Trading Guns for Bedroom Fun
A sex shop accepts guns for store credit. Is this a new trend in gun control?
Feb. 10, 2011 -- Cash for guns has been tried as a tactic to get weapons off the street.
Sherri Williams, owner of an erotic boutique in Huntsville, Ala., is offering to help customers -- as her program claims-- make love instead of war.
Williams told ABC News that an on-site gun dealer will assess the value of any firearm brought into the store and the gun will be swapped for a gift card which customers can use to buy "every imaginable toy, lubricant, and lingerie."
"We're like the Rodeo Drive version of a romantic boutique," Williams said.
The shop features an intimacy clinic, marriage counselors, relationship coaches, sedate romantic items like wine and roses as well as more adventurous ones like sex toys and adult videos.
Williams is hoping to appeal to gun-owning romantics on a tight budget and would-be criminals with a change of heart.
"If you didn't necessarily have enough money to show someone a romantic evening, perhaps you could find a gun that you're not using and bring that in. Or perhaps you intended to use the gun for malicious reasons and you thought about it and figured you'd have more enjoyment if you turned that gun into a store credit at Pleasures," she said.
So far the store's come-on has brought in seven weapons, what Williams said were "four pistols and three shotgun rifle things."
The swappers were given store credit ranging from $150 to $250, she said, and they promptly went shopping in Pleasures. All of the guns were brought in by men.
"I would have thought that some women would have some guns laying around, but so far it's all men," Williams said.

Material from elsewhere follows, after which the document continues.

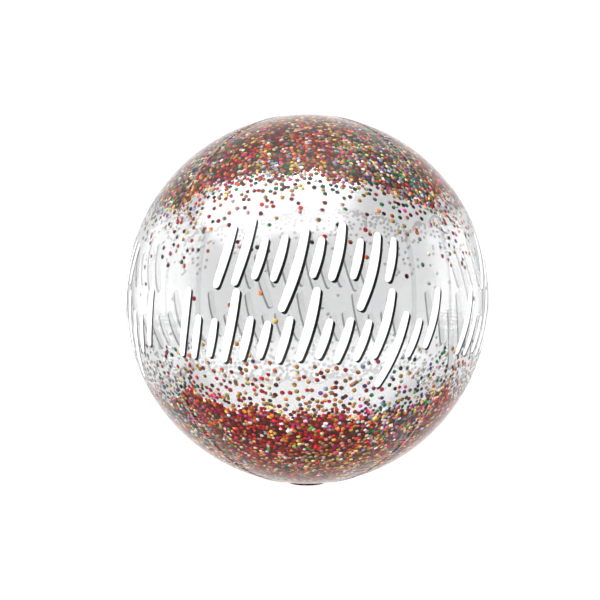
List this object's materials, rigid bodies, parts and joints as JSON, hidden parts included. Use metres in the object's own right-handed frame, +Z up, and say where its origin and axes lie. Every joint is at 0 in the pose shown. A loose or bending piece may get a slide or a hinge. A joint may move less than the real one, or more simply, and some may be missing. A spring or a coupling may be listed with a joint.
{
  "type": "sphere foil balloon",
  "caption": "Inflated clear film sphere balloon, welded from gores and printed with bands of confetti dots and brush strokes, resting on its folded filling neck.",
  "frame": {"origin": "on the ground below the globe's vertical axis, in the plane of the filling neck's flat underside", "axes": "+Z up through both poles; the gore with the main print faces -Y; +X is to the right of a viewer facing that print"},
  "size_m": [0.391, 0.391, 0.4],
  "materials": {
    "clear_film": "clear glossy plastic film, slightly hazy, printed with multicoloured confetti dots and white strokes with black drop shadows",
    "neck_film": "several layers of the same clear film, printed with confetti dots"
  },
  "bodies": {
    "root": {"film_globe": "clear_film", "filling_neck": "neck_film"}
  },
  "joints": []
}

Once the store has the guns, Williams' husband, who is a licensed gun dealer, will run the serial numbers to check whether it has been used in a crime. Those guns will be turned over to the police.
The other guns will be refurbished, then auctioned off to gun collectors. If there are any profits in the process, that money will be donated to help victims of gun violence in Alabama.
Guns Swapped For Sex Toys at Pleasures Erotic Boutique
"We're trying to take guns out of the hands of people who may do harm with them and sell those guns to benefit the people who have been harmed by them," Williams said.
Williams is aiming for at least 300 guns and says there's no limit to what customers can earn, though she joked that if a customer gets a $5,000 credit, she hopes they won't spend it all at once.
Before launching the project, Williams said she talked with the police chief to make sure that they wouldn't be violating any gun laws. After receiving assurances that the program was legal, the police also agreed to run the guns' serial numbers, she said.
Williams says she got the idea for the swap after watching coverage of the tragedy in Tucson, Ariz., where a gunman opened fire at a Safeway, killing six people and injuring 14 others including Rep. Gabrielle Giffords.
"I got to thinking, 'What can I do?'" she said. "Being in business for 17 years, I've been successful. And you finally get to a point in your life where you go, the only thing that would make me happy now is just to help other people."
So far, she says all the feedback she's gotten has been positive.
"I've got gotten fan mail from all over the world," she said, "It's been an outpouring of very, very good support."